Last year, they entered a proposal outlining a broad afiliation between Sierra Leone and UC Berkeley in the Big Ideas at Berkeley’s “Partnerships for Social Innovation” competition. It won a second-place prize of $6,000, enabling Maybarduk and graduating senior Ian Mountjoy to spend July 2008 in Freetown, Sierra Leone’s capital. There, they met with government officials, civil society professionals, and United Nations staff to pinpoint administrative needs, assess logistical issues, and determine the best structure for the program.
“Peter and Ian used the trip to Sierra Leone to get a deep understanding of the current situation there and build relationships that are proving critical to turning this program from a great idea into a real contribution to reform,” says O’Connell.
Government officials identified law, public policy, health, education, engineering, information technology, and accounting as areas of need.
Boalt participants may help with such tasks as drafting legal documents, promulgating regulations, and assisting in the development of policy proposals.

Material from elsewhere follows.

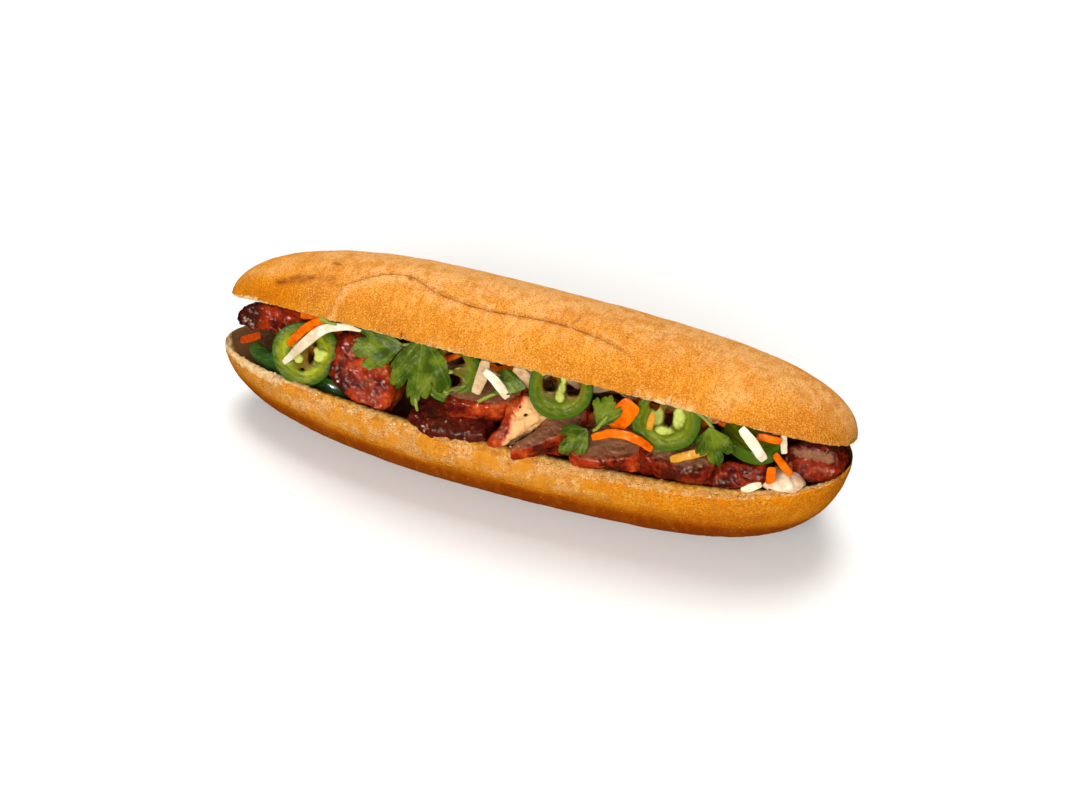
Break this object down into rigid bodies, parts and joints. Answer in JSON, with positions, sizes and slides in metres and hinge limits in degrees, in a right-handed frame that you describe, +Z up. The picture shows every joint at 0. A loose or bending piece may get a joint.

Boalt has played a key role in launching the program.
“Thanks to support from Dean Edley and the Miller Institute, the first fellows will arrive in Freetown in early fall,” Maybarduk says. “their vote of confidence is proving invaluable as we seek additional resources to send more fellows.”
Fellows will be selected for their diligence, self motivation, analytical skills, experience working across cultural or national boundaries, and temperament. Ideally, they’ll have worked in resource poor settings. Asa Solway ’09 joins the Ministry of Foreign Afairs this fall, with Kiywhanna Kellup ’09 and others expected to soon follow.
“We’re also looking for a healthy dose of humility,” says O’Connell. Fellows will learn about Sierra Leone’s culture and institutions, and be sensitive to their status as foreigners assisting a sovereign government. “You learn a bit about how to design institutions and legal processes in law school, but it’s far harder to help change real systems of governance, which are always bewilderingly complicated and deeply entrenched.”
While stability has returned to Sierra Leone following its brutal civil war of 1991 to 2002, colossal challenges remain. Maybarduk recognizes their magnitude, but believes an infusion of professional talent can make a contribution as one component of a broad effort to help the country surge forward. “One of the great things about a program like this is that it tends to attract exactly the sort of person you need,” he says. “Minister Bangura and our other partners in the Sierra Leonean government have asked us to recruit exceptional people, and that’s exactly what we’re doing.”